## begin Exercise inputs

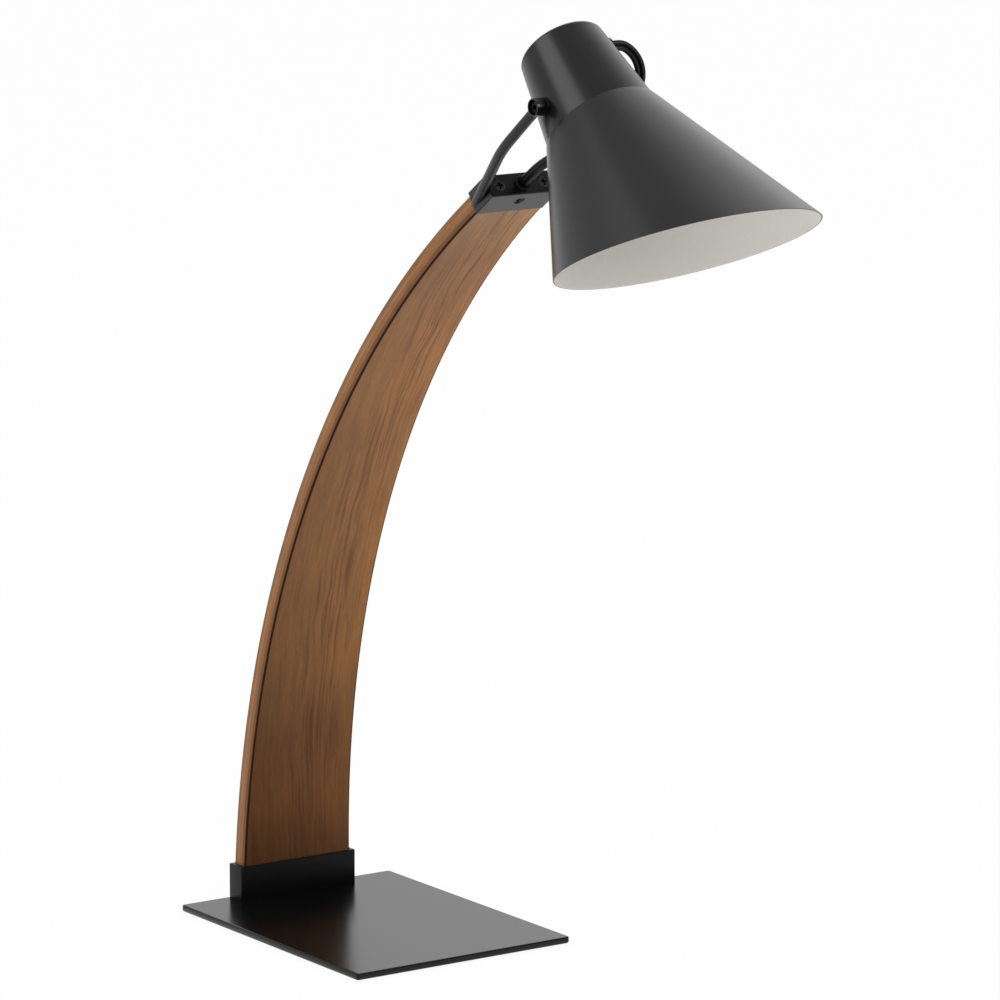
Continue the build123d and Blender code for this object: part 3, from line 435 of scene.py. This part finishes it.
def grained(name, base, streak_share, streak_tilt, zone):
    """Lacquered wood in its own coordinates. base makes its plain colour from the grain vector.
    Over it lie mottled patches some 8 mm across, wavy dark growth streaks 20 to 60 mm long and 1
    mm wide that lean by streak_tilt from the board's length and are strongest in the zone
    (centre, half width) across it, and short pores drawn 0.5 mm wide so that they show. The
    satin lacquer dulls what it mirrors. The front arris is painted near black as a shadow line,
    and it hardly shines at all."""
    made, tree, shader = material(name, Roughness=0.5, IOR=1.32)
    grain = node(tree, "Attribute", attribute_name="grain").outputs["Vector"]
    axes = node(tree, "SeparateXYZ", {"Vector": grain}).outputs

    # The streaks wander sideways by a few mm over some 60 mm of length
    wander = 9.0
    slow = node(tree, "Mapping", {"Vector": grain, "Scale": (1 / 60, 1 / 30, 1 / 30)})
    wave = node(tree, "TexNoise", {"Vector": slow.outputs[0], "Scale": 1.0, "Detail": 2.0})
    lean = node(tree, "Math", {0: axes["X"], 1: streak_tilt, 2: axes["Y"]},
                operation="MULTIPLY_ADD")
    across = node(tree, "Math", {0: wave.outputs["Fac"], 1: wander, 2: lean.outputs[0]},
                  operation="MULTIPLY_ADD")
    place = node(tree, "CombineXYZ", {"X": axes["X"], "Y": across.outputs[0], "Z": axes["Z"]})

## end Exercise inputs
## begin Exercise inputs

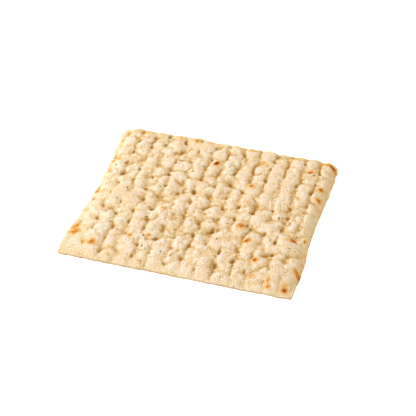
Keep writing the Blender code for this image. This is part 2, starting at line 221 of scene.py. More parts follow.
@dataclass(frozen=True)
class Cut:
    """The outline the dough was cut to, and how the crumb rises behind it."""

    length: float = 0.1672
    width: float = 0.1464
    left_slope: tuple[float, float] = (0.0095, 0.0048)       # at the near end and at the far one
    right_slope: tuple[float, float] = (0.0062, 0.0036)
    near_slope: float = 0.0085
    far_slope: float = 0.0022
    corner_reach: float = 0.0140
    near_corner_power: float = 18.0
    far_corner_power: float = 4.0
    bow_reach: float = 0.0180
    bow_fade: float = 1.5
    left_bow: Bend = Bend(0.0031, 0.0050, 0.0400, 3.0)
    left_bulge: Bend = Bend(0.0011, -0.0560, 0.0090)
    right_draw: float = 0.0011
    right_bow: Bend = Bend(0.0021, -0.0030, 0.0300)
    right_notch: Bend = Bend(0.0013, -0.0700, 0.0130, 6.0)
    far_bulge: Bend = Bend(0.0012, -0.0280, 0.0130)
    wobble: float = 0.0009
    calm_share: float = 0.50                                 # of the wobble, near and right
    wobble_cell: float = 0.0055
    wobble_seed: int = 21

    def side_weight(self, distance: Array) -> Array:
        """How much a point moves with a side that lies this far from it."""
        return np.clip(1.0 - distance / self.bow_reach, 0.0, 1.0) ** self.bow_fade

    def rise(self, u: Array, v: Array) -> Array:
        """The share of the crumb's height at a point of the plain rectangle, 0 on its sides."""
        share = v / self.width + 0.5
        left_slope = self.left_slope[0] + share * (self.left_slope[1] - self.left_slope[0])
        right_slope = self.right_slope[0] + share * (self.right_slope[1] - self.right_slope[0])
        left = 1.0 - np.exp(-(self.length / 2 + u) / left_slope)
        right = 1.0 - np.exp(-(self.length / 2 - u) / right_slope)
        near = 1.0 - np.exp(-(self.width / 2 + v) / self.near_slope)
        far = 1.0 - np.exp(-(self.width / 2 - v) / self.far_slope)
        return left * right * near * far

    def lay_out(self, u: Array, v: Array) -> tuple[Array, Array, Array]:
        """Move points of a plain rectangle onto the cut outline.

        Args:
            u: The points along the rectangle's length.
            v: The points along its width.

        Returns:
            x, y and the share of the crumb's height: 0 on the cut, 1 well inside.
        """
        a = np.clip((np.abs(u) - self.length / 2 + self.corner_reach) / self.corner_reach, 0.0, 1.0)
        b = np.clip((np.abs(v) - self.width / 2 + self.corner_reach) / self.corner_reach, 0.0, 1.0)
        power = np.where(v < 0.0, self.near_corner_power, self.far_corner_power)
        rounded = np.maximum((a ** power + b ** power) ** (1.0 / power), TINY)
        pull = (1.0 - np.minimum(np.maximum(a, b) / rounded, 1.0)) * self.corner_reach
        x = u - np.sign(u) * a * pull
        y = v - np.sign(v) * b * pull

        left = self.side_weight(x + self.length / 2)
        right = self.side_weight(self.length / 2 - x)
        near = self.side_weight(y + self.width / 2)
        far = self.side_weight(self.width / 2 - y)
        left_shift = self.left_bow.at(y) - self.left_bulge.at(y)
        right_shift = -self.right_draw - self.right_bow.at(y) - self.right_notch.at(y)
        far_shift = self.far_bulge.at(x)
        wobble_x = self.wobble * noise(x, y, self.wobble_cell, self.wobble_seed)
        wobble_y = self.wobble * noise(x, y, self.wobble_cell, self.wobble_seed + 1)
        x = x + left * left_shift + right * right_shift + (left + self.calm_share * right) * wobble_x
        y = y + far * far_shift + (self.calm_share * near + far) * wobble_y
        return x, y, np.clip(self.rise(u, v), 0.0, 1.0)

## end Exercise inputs

_Required task_: Retype, word for word, every line from the line with "Keep writing the" to the line with "wobble_seed: int = 21", inclusive. Add nothing.

_Answer to this exercise_:
Keep writing the Blender code for this image. This is part 2, starting at line 221 of scene.py. More parts follow.
@dataclass(frozen=True)
class Cut:
    """The outline the dough was cut to, and how the crumb rises behind it."""

    length: float = 0.1672
    width: float = 0.1464
    left_slope: tuple[float, float] = (0.0095, 0.0048)       # at the near end and at the far one
    right_slope: tuple[float, float] = (0.0062, 0.0036)
    near_slope: float = 0.0085
    far_slope: float = 0.0022
    corner_reach: float = 0.0140
    near_corner_power: float = 18.0
    far_corner_power: float = 4.0
    bow_reach: float = 0.0180
    bow_fade: float = 1.5
    left_bow: Bend = Bend(0.0031, 0.0050, 0.0400, 3.0)
    left_bulge: Bend = Bend(0.0011, -0.0560, 0.0090)
    right_draw: float = 0.0011
    right_bow: Bend = Bend(0.0021, -0.0030, 0.0300)
    right_notch: Bend = Bend(0.0013, -0.0700, 0.0130, 6.0)
    far_bulge: Bend = Bend(0.0012, -0.0280, 0.0130)
    wobble: float = 0.0009
    calm_share: float = 0.50                                 # of the wobble, near and right
    wobble_cell: float = 0.0055
    wobble_seed: int = 21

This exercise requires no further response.